| ENTRIES SHOWN |

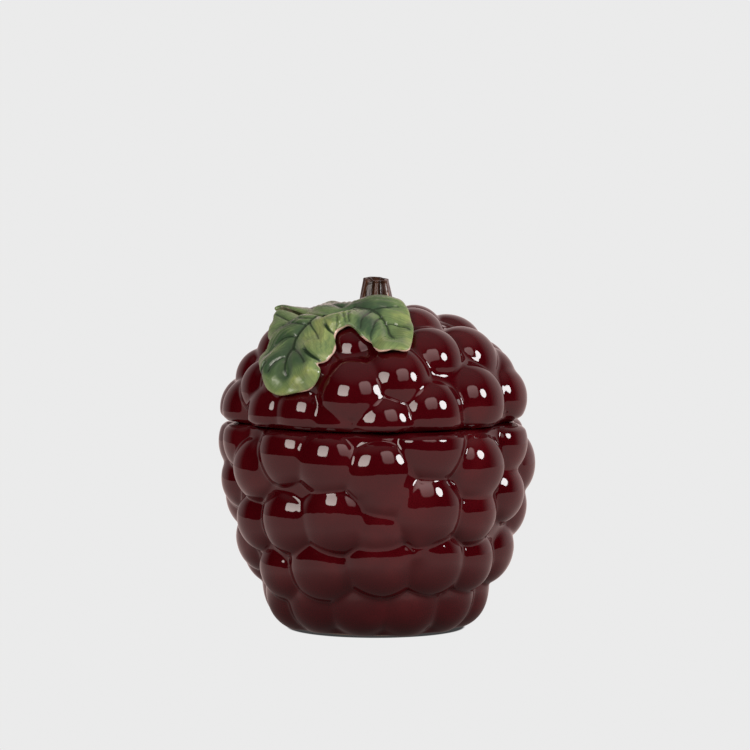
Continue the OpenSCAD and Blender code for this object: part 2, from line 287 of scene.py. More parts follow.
def clayForm(nodeName, pieceName, bodyName, body):
    clay = softClay
    mesh = remeshed(nodeName, pieceName, clay["voxel"])
    places, edges = meshArrays(mesh)
    normals = meshNormals(mesh)
    radius = np.hypot(places[:, 0], places[:, 1])
    seatGap = np.abs(places[:, 2] - seatHeight)
    onLand = 1 - smoothstep(seatGap, *clay["landGap"])
    onLand *= 1 - smoothstep(radius, landRadius, landRadius + clay["landEdge"])
    facing = (normals[:, 0] * places[:, 0] + normals[:, 1] * places[:, 1]) / np.maximum(radius, mm)
    facing = facing + normals[:, 2] * (places[:, 2] > seatHeight + clay["crownFrom"])
    outward = smoothstep(facing, *clay["outward"])
    weight = np.clip(outward + clay["innerShare"], 0, 1) * (1 - onLand)

    pressed = roundBase(pressCaps(places, body))
    places = soften(pressed, edges, weight, clay["rounds"])
    # how deep each point lies in a crease; the glaze paints shade there
    hollow = np.clip(((places - pressed) * normals).sum(1) / clay["hollowDepth"], 0, 1)
    waves = sum(np.sin(places @ np.array(turn) + phase) for turn, phase in clay["waves"]) / len(clay["waves"])
    guard = smoothstep(seatGap, 0, clay["seamGuard"]) * outward
    places = places + normals * ((clay["swell"] + clay["wave"] * waves) * guard)[:, None]
    # both lips of the seam are rounded back
    nearLip = 1 - smoothstep(seatGap, *clay["lipGap"])
    nearLip *= smoothstep(radius, *(landRadius + reach for reach in clay["lipEdge"]))
    places[:, 2] += clay["lip"] * nearLip * np.sign(places[:, 2] - seatHeight)
    places = soften(places, edges, weight * clay["finishShare"], clay["finishRounds"])

    mesh.vertices.foreach_set("co", places.astype(np.float32).ravel())
    mesh.update()
    valence = np.bincount(edges.ravel(), minlength=len(places))
    setAttribute(mesh, "hollow", neighbourMean(hollow, edges, valence))
    smoothShaded(mesh)
    piece = linkObject(pieceName, mesh)
    mesh.materials.clear()
    mesh.materials.append(glaze)
    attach(piece, bodyName)
    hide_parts(nodeName)
    print(pieceName, "made,", len(mesh.vertices), "points")
    return piece


clayForm("pot", "grapePot", "pot", potBody)
lidForm = clayForm("lid", "grapeLid", "lid", lidBody)


# one lathe for both rings, with the corners rounded as a sponge leaves them
def latheForm(name, profile, sides=192):
    count = len(profile)
    points = [(r * math.sin(a), -r * math.cos(a), z)
              for a in (2 * math.pi * k / sides for k in range(sides)) for r, z in profile]
    faces = [(k * count + i, k * count + (i + 1) % count,
              (k + 1) % sides * count + (i + 1) % count, (k + 1) % sides * count + i)
             for k in range(sides) for i in range(count)]
    mesh = bpy.data.meshes.new(name)
    mesh.from_pydata(points, [], faces)
    smoothShaded(mesh)
    return linkObject(name, mesh)


def roundedProfile(corners, bevel, steps=5, mostShare=0.45):
    profile = []
    for k, corner in enumerate(corners):
        here = Vector(corner)
        back, ahead = Vector(corners[k - 1]) - here, Vector(corners[(k + 1) % len(corners)]) - here
        start = here + back.normalized() * min(bevel, back.length * mostShare)
        end = here + ahead.normalized() * min(bevel, ahead.length * mostShare)
        for i in range(steps + 1):
            t = i / steps
            profile.append(tuple((1 - t) ** 2 * start + 2 * t * (1 - t) * here + t * t * end))
    return profile


# green glaze: painted light makes it paler and yellower on the swellings and near the margin, painted shade
# makes it dark in the hollows along the veins
leafLook = {"body": (0.15, 0.238, 0.093), "deep": (0.045, 0.092, 0.045), "pale": (0.3, 0.38, 0.13),
            "line": (0.016, 0.034, 0.016), "cream": (0.7, 0.52, 0.42), "roughness": 0.13, "ior": 1.5,
            "mottle": 170, "cloud": 60, "cloudTones": (0.3, 0.7), "cloudShift": 0.3,
            "deepTones": (-0.1, 0.42), "paleTones": (0.42, 1.05), "paleMottle": (0.32, 0.62), "paleLeast": 0.15,
            "wrinkle": (1500, 190), "wrinkleShadeTones": (0.36, 0.6), "wrinkleShadeShare": 0.34,
            "wrinkleDepth": 0.24 * mm, "wrinkleBump": 0.6, "lineTones": (0.15, 0.85), "lineShare": 0.9,
            "rimTones": (0.35, 0.75), "rimMottle": (0.3, 0.7), "rimPatches": (0.6, 1.4)}


def leafGlaze():
    look = leafLook
    material, tree = newMaterial("leafGlaze")
    place = objectPlace(tree)
    clouds = noiseOf(tree, place, look["cloud"], 3).outputs["Fac"]
    mottle = noiseOf(tree, place, look["mottle"], 3, 0.6).outputs["Fac"]
    # fine wrinkles that run out from the ribs like side veins
    flow = addNode(tree, "ShaderNodeCombineXYZ", {
        "X": mathOf(tree, "MULTIPLY", attributeOf(tree, "phase"), look["wrinkle"][0]),
        "Y": mathOf(tree, "MULTIPLY", attributeOf(tree, "across"), look["wrinkle"][1])}).outputs[0]
    wrinkles = noiseOf(tree, flow, 1.0, 3, 0.65).outputs["Fac"]
    shift = rampOf(tree, clouds, *look["cloudTones"], (-look["cloudShift"], look["cloudShift"]))
    # painted light and shade: the tone follows the relief, pale on high parts and near the margin, dark in low
    # parts
    tone = mathOf(tree, "ADD", attributeOf(tree, "tone"), shift)
    colour = mixColour(tree, rampOf(tree, tone, *look["deepTones"]), look["deep"], look["body"])
    paleShare = mathOf(tree, "MULTIPLY", rampOf(tree, tone, *look["paleTones"]),
                       rampOf(tree, mottle, *look["paleMottle"], (look["paleLeast"], 1.0)))
    colour = mixColour(tree, paleShare, colour, look["pale"])
    # painted shade: darker in the valleys of the wrinkles that the bump raises
    wrinkleShadeShare = rampOf(tree, wrinkles, *look["wrinkleShadeTones"], (look["wrinkleShadeShare"], 0.0))
    colour = mixColour(tree, wrinkleShadeShare, colour, look["deep"])
    # painted shade: a dark line down each vein groove
    lineShare = rampOf(tree, attributeOf(tree, "line"), *look["lineTones"], (0.0, look["lineShare"]))
    colour = mixColour(tree, lineShare, colour, look["line"])
    # cream along the rim, patchily: partly bare clay, partly painted highlight
    patchy = mathOf(tree, "MULTIPLY", attributeOf(tree, "rim"),
                    rampOf(tree, mottle, *look["rimMottle"], look["rimPatches"]))
    colour = mixColour(tree, rampOf(tree, patchy, *look["rimTones"]), colour, look["cream"])
    relief = mathOf(tree, "ADD", wrinkles, mottle)
    shader = addNode(tree, "ShaderNodeBsdfPrincipled",
                     {"Base Color": colour, "Roughness": look["roughness"], "IOR": look["ior"],
                      "Normal": bumpOf(tree, relief, look["wrinkleDepth"], look["wrinkleBump"])})
    finishMaterial(tree, shader)
    return material


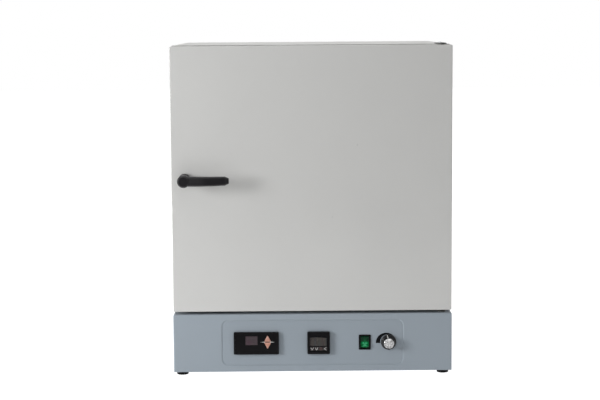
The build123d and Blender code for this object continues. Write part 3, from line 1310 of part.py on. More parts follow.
def handle_lever():
    """The lever: a turned boss, and a grip lofted out of it along a bow to a rounded tip."""
    lift = ROSE_THICKNESS + KEY_CLEARANCE
    crown = HANDLE_REACH - BOSS_DROP
    waist = BOSS_RADIUS - 2.5
    boss = turned(
        (SPINDLE_RADIUS, lift),
        (BOSS_RADIUS, lift),
        (BOSS_RADIUS, lift + 4),
        (waist, lift + 14),
        (waist, crown - 18),
        (BOSS_RADIUS, crown - 12),
        (BOSS_RADIUS, crown - 3),
        (BOSS_RADIUS - 3, crown),
        (0, crown),
        (0, SPINDLE_REACH),
        (SPINDLE_RADIUS, SPINDLE_REACH),
    )
    rounding = 4.6
    last = lever_section(HANDLE_LENGTH - 8, 7.6, 18.6, 11.8, rounding, 0.8)
    grip = loft(
        [
            lever_section(0, 12.5, 20.0, 15, rounding, 0.2),
            lever_section(18, 10.2, 20.6, 14, rounding),
            lever_section(40, 6.9, 20.2, 12.8, rounding, 0.1),
            lever_section(64, 6.2, 19.6, 12.2, rounding, 0.4),
            last,
        ]
    )
    tip = lever_section(HANDLE_LENGTH, 8.8, 11.0, 6.5, 3.1, 0.9)
    return face_front(boss, HANDLE_X, 0, LATCH_Z) + grip + loft([last, tip])


NODES = {
    "outer_casing": outer_casing,
    "casing_floor": casing_floor,
    "front_frame": front_frame,
    "inner_rear_panel": inner_rear_panel,
    "rear_cover": rear_cover,
    "panel_screws": panel_screws,
    "chamber_liner": chamber_liner,
    "chamber_insulation": chamber_insulation,
    "chamber_gasket": chamber_gasket,
    "shelf_rack_left": lambda: shelf_rack(-1),
    "shelf_rack_right": lambda: shelf_rack(1),
    "shelf_lower": lambda: wire_shelf(1),
    "shelf_upper": lambda: wire_shelf(3),
    "rear_baffle": rear_baffle,
    "baffle_standoffs": baffle_standoffs,
    "heater_element": heater_element,
    "temperature_probe": temperature_probe,
    "fan_motor": fan_motor,
    "fan_shaft": fan_shaft,
    "fan_wheel": fan_wheel,
    "vent_duct": vent_duct,
    "vent_cap": vent_cap,
    "vent_rosette": vent_rosette,
    "plinth_shell": plinth_shell,
    "plinth_floor": plinth_floor,
    "feet": feet,
    "foot_screws": foot_screws,
    "control_overlay": control_overlay,
    "controller_housing": controller_housing,
    "controller_window": controller_window,
    "controller_key_up": lambda: controller_key(1),
    "controller_key_down": lambda: controller_key(-1),
    "timer_housing": timer_housing,
    "timer_window": timer_window,
    "switch_housing": switch_housing,
    "switch_rocker": switch_rocker,
    "speed_potentiometer": speed_potentiometer,
    "potentiometer_shaft": potentiometer_shaft,
    "knob_skirt": knob_skirt,
    "knob_cap": knob_cap,
    "solid_state_relay": solid_state_relay,
    "terminal_block": terminal_block,
    "mains_inlet": mains_inlet,
    "inlet_pins": inlet_pins,
    "fuse_holder": fuse_holder,
    "hinge_bracket_upper": hinge_bracket_upper,
    "hinge_bracket_lower": hinge_bracket_lower,
    "hinge_bushes": hinge_bushes,
    "keeper_plate": keeper_plate,
    "door_skin": door_skin,
    "door_inner_panel": door_inner_panel,
    "door_insulation": door_insulation,
    "spindle_sleeve": spindle_sleeve,
    "handle_spindle": handle_spindle,
    "handle_lever": handle_lever,
    "latch_tongue": latch_tongue,
}
for index in range(TIMER_KEYS):
    NODES[f"timer_key_{index + 1}"] = lambda index=index: timer_key(index)

os.makedirs("parts", exist_ok=True)
for name, make in NODES.items():
    export_step(make(), f"parts/{name}.step")
print(len(NODES), "nodes; door face at y", round(DOOR_FACE_Y, 3), "mm")
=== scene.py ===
# %% [markdown]
# # A bench drying oven
# A light grey steel cabinet with one side-hung door stands on a blue-grey control plinth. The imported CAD
# model gives every rigid piece its shape and place. This file gives each of them a finish, and adds the
# small things that a maker prints, presses or screws on. Everything is in metres.

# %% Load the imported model
import json
from math import cos, pi, radians, sin

import bmesh
import bpy
from mathutils import Matrix, Vector


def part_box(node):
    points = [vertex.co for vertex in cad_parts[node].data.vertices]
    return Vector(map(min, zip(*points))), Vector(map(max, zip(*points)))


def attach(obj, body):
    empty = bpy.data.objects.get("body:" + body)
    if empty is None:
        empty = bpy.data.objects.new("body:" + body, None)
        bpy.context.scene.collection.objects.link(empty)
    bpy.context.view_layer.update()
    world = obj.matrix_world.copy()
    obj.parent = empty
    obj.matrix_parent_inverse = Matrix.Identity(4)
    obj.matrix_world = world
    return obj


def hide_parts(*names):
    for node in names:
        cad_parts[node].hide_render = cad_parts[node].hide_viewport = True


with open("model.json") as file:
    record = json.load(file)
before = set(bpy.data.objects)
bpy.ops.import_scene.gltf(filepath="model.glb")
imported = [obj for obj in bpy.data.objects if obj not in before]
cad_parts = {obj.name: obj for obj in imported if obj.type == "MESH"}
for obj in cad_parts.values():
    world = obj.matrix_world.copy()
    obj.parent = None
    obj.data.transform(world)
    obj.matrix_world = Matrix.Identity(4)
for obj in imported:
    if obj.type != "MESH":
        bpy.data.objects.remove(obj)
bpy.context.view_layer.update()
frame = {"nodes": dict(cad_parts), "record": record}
nodes = frame["nodes"]

# %% [markdown]
# ## The camera
# The photograph was taken from a little above the oven's top, almost straight on, with a long lens. A camera
# can be aimed with a Track To constraint, but here its three turns are known, so the matrix is built from
# them: right and down in the picture, and forward into it.

# %% The camera
CAMERA_PLACE = Vector((-0.0448, -3.4974, 0.7477))
CAMERA_YAW = 0.00613
CAMERA_PITCH = 0.1142
CAMERA_ROLL = 0.0070
CAMERA_LENS = 92.305
CAMERA_REACH = 60


def placed(name, data):
    """A new object in the scene."""
    made = bpy.data.objects.new(name, data)
    bpy.context.scene.collection.objects.link(made)
    return made


forward = Vector((
    sin(CAMERA_YAW) * cos(CAMERA_PITCH),
    cos(CAMERA_YAW) * cos(CAMERA_PITCH),
    -sin(CAMERA_PITCH),
))
level = Vector((cos(CAMERA_YAW), -sin(CAMERA_YAW), 0))
under = forward.cross(level)
picture_right = cos(CAMERA_ROLL) * level + sin(CAMERA_ROLL) * under
picture_down = cos(CAMERA_ROLL) * under - sin(CAMERA_ROLL) * level

camera = placed("camera", bpy.data.cameras.new("camera"))
camera.data.lens = CAMERA_LENS
camera.data.clip_end = CAMERA_REACH
turn = Matrix((picture_right, -picture_down, -forward)).transposed()
camera.matrix_world = Matrix.Translation(CAMERA_PLACE) @ turn.to_4x4()
bpy.context.scene.camera = camera
bpy.context.scene.view_settings.view_transform = "Standard"

# %% [markdown]
# ## Nodes without tears
# Shader and geometry trees are both made of nodes, sockets and links. One helper adds a node, sets what is
# on it and feeds its inputs, whether from a plain value or from another node's socket. The short ones after
# it name the few nodes that nearly every tree here is made of. A socket knows its tree, so most of them need
# not be told which tree they work in.

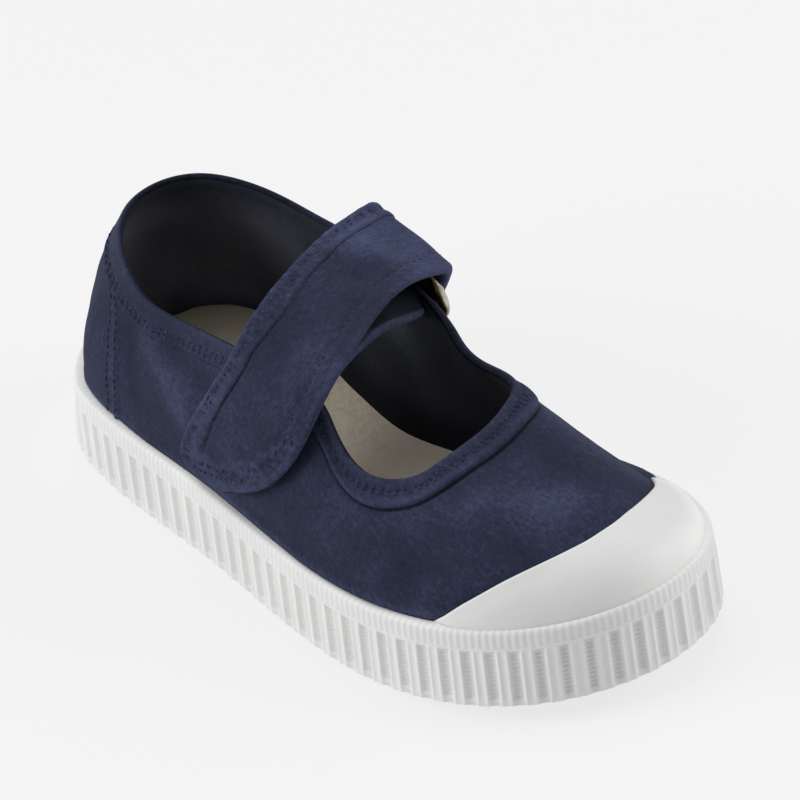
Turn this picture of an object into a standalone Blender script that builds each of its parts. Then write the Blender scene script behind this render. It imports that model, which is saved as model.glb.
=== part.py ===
# A child's canvas shoe with a low throat and one strap, in Blender.
# All sizes below are millimetres; +X points to the toe, -Y to the outer side, +Z up.
# Every piece is worked out in the last's own frame: x = 0 at the back of the heel.

import bpy
import bmesh
import math
import numpy as np

# Driving dimensions -----------------------------------------------------------

MM = 0.001                # one millimetre in metres
GAP = 0.3                 # clearance between pieces that touch

LENGTH = 172.0            # sole, heel to toe
TOE_SPRING = 6.6          # how far the toe tip lifts off the floor
SPRING_START = 0.64       # share of the length where the lift begins

FOXING_HEIGHT = 18.6      # white band around the sole
FOXING_EDGE = 1.5         # plain strip under the ribs
FOXING_BAND = 4.2         # finely ribbed strip above the ribs
BAND_STEP = 0.4           # the upper strip lies this much inside the crests
RIB_COUNT = 82            # coarse ribs once around the shoe
RIB_SHARE = 0.60          # crest width as a share of the pitch
RIB_DEPTH = 0.9           # depth of the grooves between them

OUTSOLE_THICK = 9.0
GROOVE_DEPTH = 1.2        # cross grooves in the tread
GROOVE_WIDTH = 2.2
GROOVE_PITCH = 9.0
GROOVE_MARGIN = 7.0       # tread rim left uncut

INSOLE_THICK = 4.0
UPPER_WALL = 1.8
CAP_WALL = 1.0            # rubber toe cap
CAP_TUCK = 5.0            # how far the cap runs down behind the foxing

STRAP_THICK = 2.0
RING_WIRE = 1.0           # half the thickness of the ring's wire

# Section tables ---------------------------------------------------------------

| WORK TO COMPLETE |
Print only the lines that run from the start of the listing to the line bearing "places = soften(places, edges, weight"; please keep the first line and that last one, exactly as they appear.

| OUTPUT |
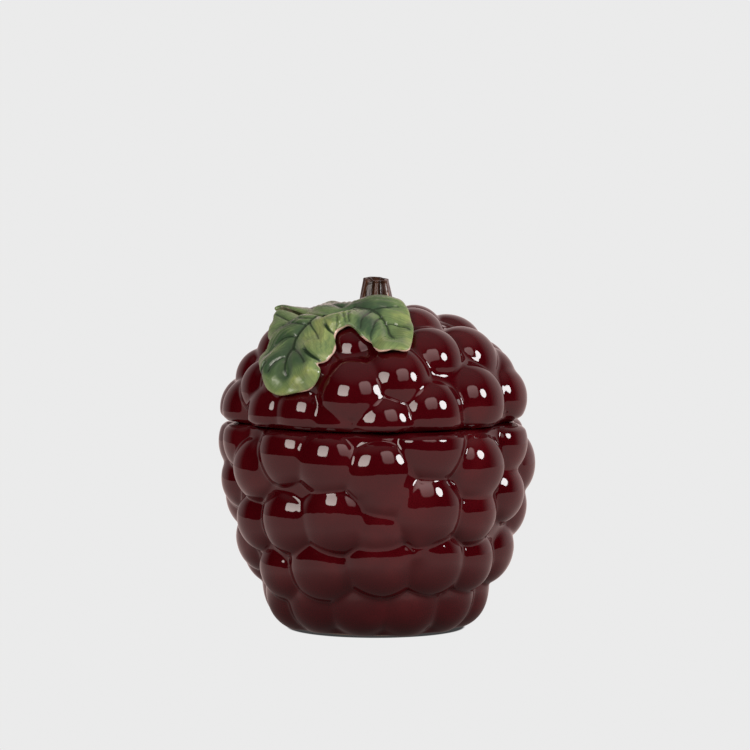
Continue the OpenSCAD and Blender code for this object: part 2, from line 287 of scene.py. More parts follow.
def clayForm(nodeName, pieceName, bodyName, body):
    clay = softClay
    mesh = remeshed(nodeName, pieceName, clay["voxel"])
    places, edges = meshArrays(mesh)
    normals = meshNormals(mesh)
    radius = np.hypot(places[:, 0], places[:, 1])
    seatGap = np.abs(places[:, 2] - seatHeight)
    onLand = 1 - smoothstep(seatGap, *clay["landGap"])
    onLand *= 1 - smoothstep(radius, landRadius, landRadius + clay["landEdge"])
    facing = (normals[:, 0] * places[:, 0] + normals[:, 1] * places[:, 1]) / np.maximum(radius, mm)
    facing = facing + normals[:, 2] * (places[:, 2] > seatHeight + clay["crownFrom"])
    outward = smoothstep(facing, *clay["outward"])
    weight = np.clip(outward + clay["innerShare"], 0, 1) * (1 - onLand)

    pressed = roundBase(pressCaps(places, body))
    places = soften(pressed, edges, weight, clay["rounds"])
    # how deep each point lies in a crease; the glaze paints shade there
    hollow = np.clip(((places - pressed) * normals).sum(1) / clay["hollowDepth"], 0, 1)
    waves = sum(np.sin(places @ np.array(turn) + phase) for turn, phase in clay["waves"]) / len(clay["waves"])
    guard = smoothstep(seatGap, 0, clay["seamGuard"]) * outward
    places = places + normals * ((clay["swell"] + clay["wave"] * waves) * guard)[:, None]
    # both lips of the seam are rounded back
    nearLip = 1 - smoothstep(seatGap, *clay["lipGap"])
    nearLip *= smoothstep(radius, *(landRadius + reach for reach in clay["lipEdge"]))
    places[:, 2] += clay["lip"] * nearLip * np.sign(places[:, 2] - seatHeight)
    places = soften(places, edges, weight * clay["finishShare"], clay["finishRounds"])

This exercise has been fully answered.